Coming back to the samosa pav, I finally tried it the other day as the batata vadas were lukewarm at Shree Krishna and I would have to wait for a while to get fresh batata vadas as they were frying them still.

To cut a long story short, I didn't like the samosa pav even though it does have its loyal fans. The samosa was too big to eat it in one bite. The crust too hard. The squishy potato filling too spicy in comparison to that of the batata vada here. It was so spicy that I had to have a bhel with sweet chutney from the stall next to Shree Krishna to calm my taste buds.

Interestingly the samosa pav cost Rs 14 versus Rs 12 of the batata vada.

Vada pavs used to be Rs 1.50 when I first had them in Nariman Point in '99-2000!
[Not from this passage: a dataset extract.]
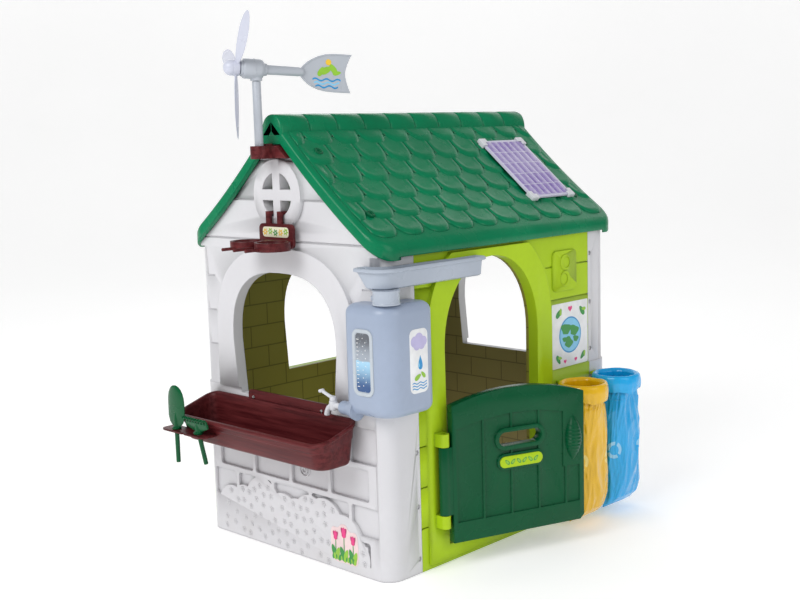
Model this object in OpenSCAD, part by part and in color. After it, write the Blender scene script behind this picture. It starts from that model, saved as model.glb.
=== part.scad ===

I realised that samosa pav is not for me. At the most, the samosa sandwich in a griller option where the samosa is flattened works for me. Not the samosa pav.

I definitely prefer the vada pav or even the bhajia (slices of potato deep fried in a besan or gram flour batter) pav. The batter coating in a batata vada is a lot thinner which allows you to enjoy the potato filling better. The spicing is milder which allows you to revel in the mult-sensorial spice palate where bursts of heaty green chilliies, pungent garlic & the crunch of mustard seeds come together in symphony.

I did a poll on twitter after I had the samosa pav and I saw that I was not alone in my preference for samosa pav.

The twitter poll

I would love to know where do you stand on the vada pav versus samosa pav debate.

While talking of pav I wonder if it struck you how integral the pav is to Mumbai's street food culture?

Vada pav, missal pav, pav bhaji, samosa pav, bhajia pav, the pav features almost everywhere, and to think that the pav (soft bun) was a Portuguese introduction which the local Maharashtrians took a while to allow into their homes! Do check out my recent article on this in my India Food Network weekly column here.

The other interesting question is whether it should be spelt pav or pao?

I used to write the latter till I saw the former in articles. Again I got an answer to this on twitter.


The Bride said…
Vada pav all the way. Samosa without the pav - samosa has a thick enough crust.